Collectible Card Game

  • A Magic: The Gathering card goes by this very name. It gives blocking creatures +7/+7 (to their ATK/DEF) until end of turn. To put it in perspective, a similar card called "Righteousness" is the same rarity but only works on one creature. Hold the Line works for two or two dozen creatures.
  • Yu-Gi-Oh players who use cards such as Exodia and Final Countdown need to stay alive long enough complete its requirements. Exodia requires the player to collect all 5 Exodia cards, and Final Countdown requires the player to last at least 20 turns to win the duel. Players who use them would usually wall themselves with monsters with high ATK or DEF till they can complete all the requirements.

Tabletop Games

  • In Warhammer 40,000, The Crimson Fists Chapter Master Pedro Kantor has the "Chapter Tactics" special rule. This means that, in addition to his forces exchanging the "And They Shall Know No Fear" special rule for the "Stubborn" special rule, all Sternguard Veterans (Elites) gain the "Hold The Line" special rule, allowing them to hold objectives like other Troops.
  • The victory condition in Infernal Contraption is to be the last one with cards remaining in your Parts Pile.

Live Action TV

  • In Babylon 5, the final battle of the Earth-Minbari war is The Battle of the Line, a massing of Humanity's remaining ships in an attempt to hold off the Minbari for as long as possible to evacuate as much of Earth's population as can be.
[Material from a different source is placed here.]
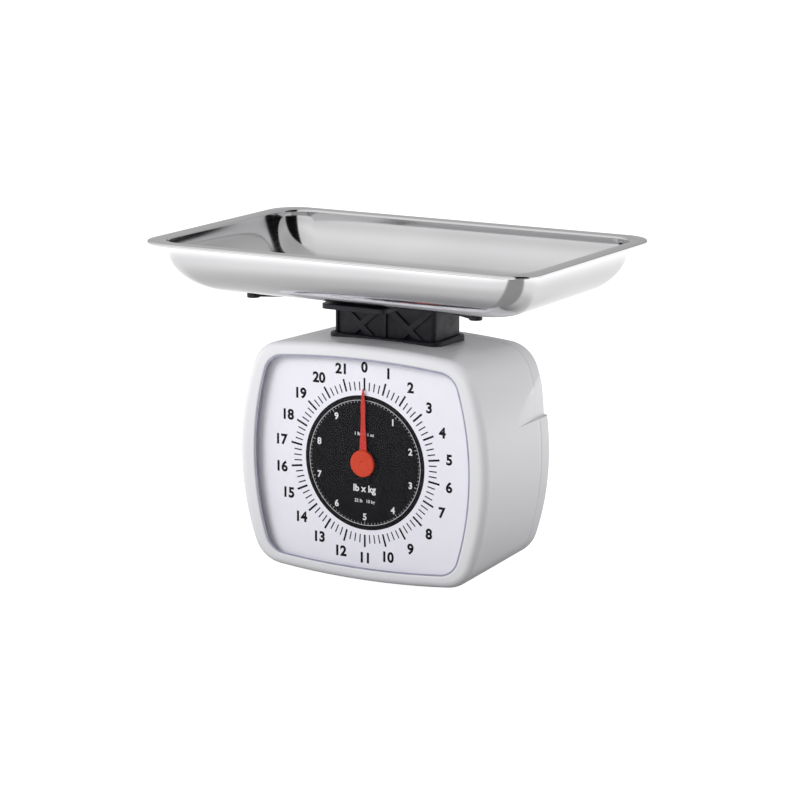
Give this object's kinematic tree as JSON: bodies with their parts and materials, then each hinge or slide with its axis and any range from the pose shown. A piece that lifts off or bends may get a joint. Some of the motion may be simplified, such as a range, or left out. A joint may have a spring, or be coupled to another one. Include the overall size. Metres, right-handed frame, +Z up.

At the end of the battle the Minbari surrendered to the badly beaten Earth forces.
  • Several of the games on Minute to Win It require the player to keep up an activity for the full 60 seconds, rather than finishing the stunt within the time.
  • The primary objective in the original Japanese version of Run for Money Tousouchuu is to simply avoid getting tagged by a Hunter until time runs out. The second the clock hits 00:00, everybody left standing wins the jackpot.
  • There's a new show in the UK called Cleverdicks (yes, that's really the name of the show). The final money round requires the contestant to answer questions quickly enough to prevent the stack of questions from reaching the top of the game board (you can have 8 questions queued up and stay in the game) for two full minutes.
  • The battles at the end of seasons 5 and 7 of Buffy the Vampire Slayer have elements of this, as they have to hold back forces that only have a certain time window to achieve their tasks. Buffy even says the trope name to Faith as she hands over the leadership after being almost mortally wounded.

Music

Real Life

  • The Greeks at Thermopylae and Artemesium attempted this tactic during the Second Greco-Persian War. The fleet at Artemeisum managed to hold their line. The Spartans at Thermopylae... not so much.
  • The "Thin Red Line" at the Battle of Balaclava, 1854. The 93rd Highlander Regiment in a two-man deep firing line successfully routed a Russian cavalry charge, saving the vulnerable British camp in the process.
  • Second Battle of Ypres. After the Germans used gas for the first time the French colonial units in position broke and ran leaving a 7 kilometer wide hole in the line. Before the Germans could take advantage, the Canadian First Division (responsible for defending a front a few hundred meters wide) along with some scattered French troops spread out to plug the breach, holding the line for a critical 48 hours in hastily thrown up defenses until reinforcements could be brought up. One in three of the Canadians were wounded or killed.
  1. No, it's not who you're thinking of.